Seven years ago, Jonathan, a 32-year-old engineering student from Ohio became convinced that his father, a local history professor, had molested him as a child. Jonathan had had a great upbringing as the oldest of three siblings, and had no concrete evidence that his father had ever molested him, just a belief that he couldn’t get out of his head. It haunted Jonathan until one day he took a kitchen knife, visited his dad’s home, and stabbed his father in the eyes and body, killing him.
Courtroom psychologists declared that Jonathan had suffered dissociative effects of paranoid schizophrenia; the court found him not guilty by reason of insanity. Now age 39, Jonathan has spent the past seven years in Ohio’s Summit Behavioral Healthcare Hospital undergoing treatment, and he’s about to be released back into the outside world.
BBC reporter Louis Theroux visited Jonathan and other inmates at Summit to examine the big question weighing on the hospital’s staff: how do you know when a criminally insane murderer is no longer a danger to society? Theroux acknowledges that people with mental disorders are much more likely to become victims of violence rather than commit violence themselves.
But he also cites the case of Eric, an older man who after four years at Summit, went out on a hospital-approved weekend pass. Eric stopped taking his meds and ended up shooting two random people at a bar. Now he’ll never leave the hospital for the rest of his life. These days, he pushes around a cart filled with stuffed animals and hygiene products for his fellow inmates. His care will cost the state thousands if not millions of dollars, but better to invest in his care than risk harming anyone.
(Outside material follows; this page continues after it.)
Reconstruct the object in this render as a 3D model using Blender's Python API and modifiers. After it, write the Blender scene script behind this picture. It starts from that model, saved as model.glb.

The hospital tries to rehabilitate patients by talking through their feelings and histories in individual and group therapy sessions. The staff administers psychiatric medications and life-skills classes to teach inmates how to prepare for job interviews, how to cook and maintain an apartment on their own, and how to recover from alcohol and drug addiction. A team of clinicians, mental health doctors, and social workers help patients set goals and work towards eventual release from the hospital.
It’s an admirable system, but it’s also a grim reminder of how inaccessible mental healthcare remains for many Americans. Expensive insurance costs, a lack of mental healthcare providers nationwide, and the social stigma around mental illness prevent millions of Americans from seeking preventative care. The costs are high, but ignoring mental health can literally cost patients and other citizens their very lives.